Supplemental group insurance can be a great way to add an extra layer of security in your life. However, like any form of insurance, you will need to weigh the costs and benefits of adding to your existing plans. This begs the question: is supplemental group insurance the right option for you? While there is no one-size-fits-all answer, there are a few things you should consider before making any decisions.
But how does supplemental group insurance work? How can you determine if it is the right choice for you? And are supplemental group insurance “buy-ups” actually cheap, or are they expensive? We will answer all of these questions and more, but first let’s define supplemental group insurance and see how it can be used to bolster an existing insurance plan.
What is Supplemental Group Insurance?
In essence, supplemental group insurance is insurance offered through your employer that provides additional coverage to an existing plan. You can acquire supplemental group insurance for life, disability, and even long-term care insurance. Many people choose to go with supplemental group insurance because, at first glance, it can appear cheaper than other options.
What are the Costs of Supplemental Group Insurance?
The idea of using bi-weekly (or monthly) payroll deductions to purchase insurance can seem very cost effective, almost like a company paid benefit. However, in most cases, your company is not paying for, or even contributing to your supplemental group insurance.
While the group rates may seem like a good idea, there’s a catch: they don’t account for your age or the current state of your health! Age and certain health conditions can raise your premiums and essentially negate any savings. Additionally, it is important to note that the cost of insurance per dollar of coverage is actually cheaper to buy on the individual market healthy people.
Group insurance is "guaranteed issue," so when an insurer makes it available to an entire company, they are pricing risk across an entire pool of certificate holders, without first examining for health issues. This typically averages out to a "standard" health rating.
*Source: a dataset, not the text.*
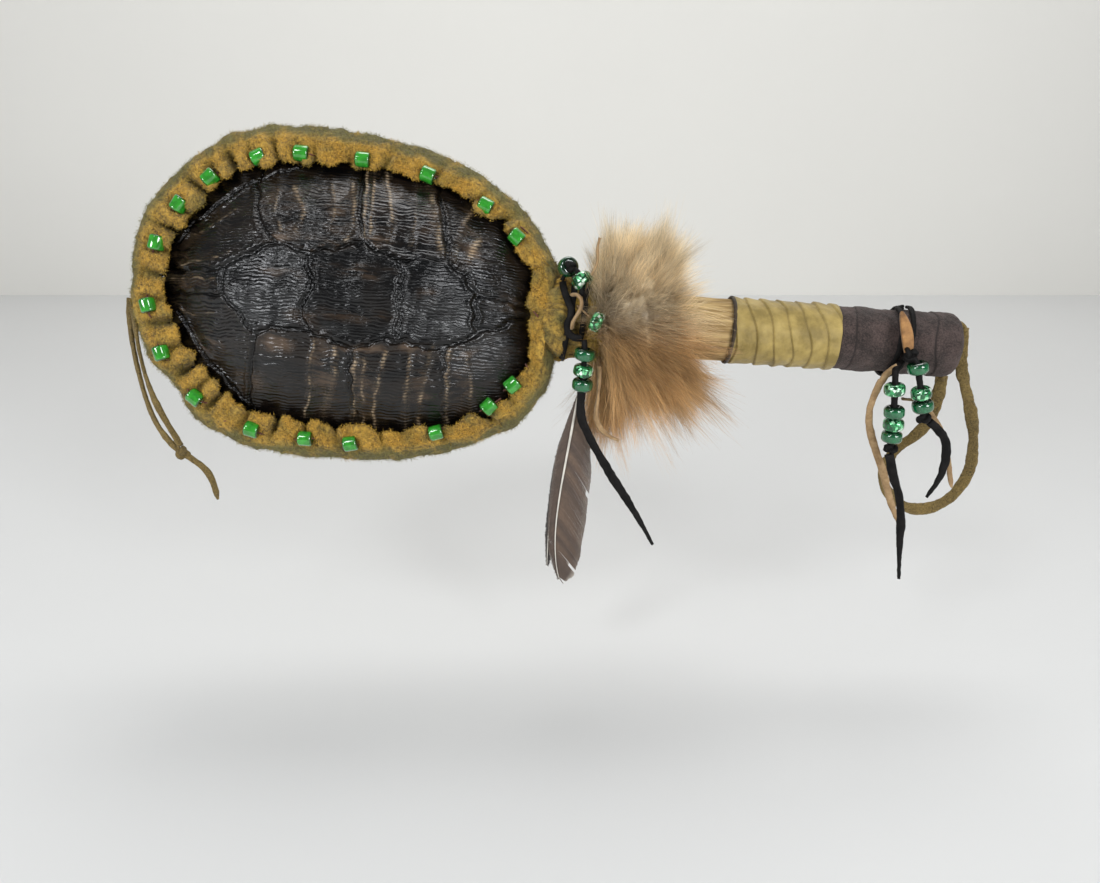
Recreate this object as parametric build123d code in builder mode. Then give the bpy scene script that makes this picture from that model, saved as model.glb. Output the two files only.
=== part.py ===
"""Turtle-shell hand rattle: a hide-bound shell on a wrapped wooden handle, with beads, fur and laces.

Millimetres. +X runs along the handle from the shell to the butt, +Z is up when the rattle is held
level, and the face of the shell looks towards -Y, leaning back. The origin is the middle of the grip.
"""
from build123d import *
from math import cos, pi, radians, sin, tan
import os

os.makedirs("parts", exist_ok=True)

# ---------------------------------------------------------------- driving dimensions
# Shell: egg-shaped outline, widest a little towards the far end
SHELL_X = -236.0          # reference point of the shell on the handle's axis
SHELL_TILT = 15.0         # degrees that the face of the shell leans back
WIDEST_X = -18.0          # widest station, from the reference point
REACH_TIP = 79.0          # widest station to the far end
REACH_NECK = 116.0        # widest station to the neck
HALF_WIDTH = 73.5
WALL_HIDE = 2.6
WALL_SHELL = 3.0

# Handle
STICK_R = 12.6            # wood under the wraps
WOOD_BARE_R = 14.0
GRIP_R = 14.6             # dark wrap at the grip
GRIP_HALF = 12.5
BUTT_X = 43.0
BUTT_R = 14.2
YELLOW_START = -60.0
YELLOW_TURNS = 6

# Neck
COLLAR_START = -137.6
COLLAR_END = -118.0
FUR_START = -117.0
FUR_END = -56.0

# Beads
PONY_R = 4.5
PONY_LENGTH = 5.4
PONY_HOLE_R = 1.9
RIM_BEAD_R = 3.2
RIM_BEAD_LENGTH = 6.2
RIM_BEAD_HOLE_R = 0.9
RIM_BEAD_HEIGHT = 15.9    # bead line above the shell's mid plane
# Each rim bead as (angle round the shell, distance in from the outline): hand sewn, so uneven
RIM_BEADS = ((107, 11), (91, 11), (76, 10), (60, 7.6), (43, 6.6), (30, 7), (-28, 6.4), (-38, 5.6),
             (-54.5, 5.8), (-76, 8.8), (-87, 11.5), (-106, 11.5), (-131, 11.2), (-153, 11.4),
             (-173, 11.8), (161, 12), (143, 11.6), (127, 11.4))

# Leather laces, as diameters
LACE_D = 4.0
FINE_LACE_D = 2.4
FLAT_LACE_D = 3.4
THONG_D = 3.0
STRAP_D = 5.2

STRING_Y = -22.3          # plane in which the two handle strings hang
DROP_Y = -25.0            # plane in which the neck string hangs

shell_plane = Plane(
    origin=(SHELL_X, 0, 0),
    x_dir=(1, 0, 0),
    z_dir=(0, -cos(radians(SHELL_TILT)), sin(radians(SHELL_TILT))),
)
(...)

In the risk pool, applicants with cancer history, obesity, and other health ailments receive the exact same rate as marathon runners with no prior health issues.
Obviously, the carrier offering group coverage employs actuaries who have to account for this problem.
There are other benefits to owning coverage individually as well. First of all, if you are terminated or choose to leave your company, that coverage can come with you because you own it. Secondly, your own policy may be convertible to other types of permanent coverage down the road.
Health changes over time, estate planning considerations, or other life changes might necessitate the need for some permanent coverage at some point. By owning individual insurance, you can lock in your ability, in many cases, to convert this coverage if you experience any of those changes.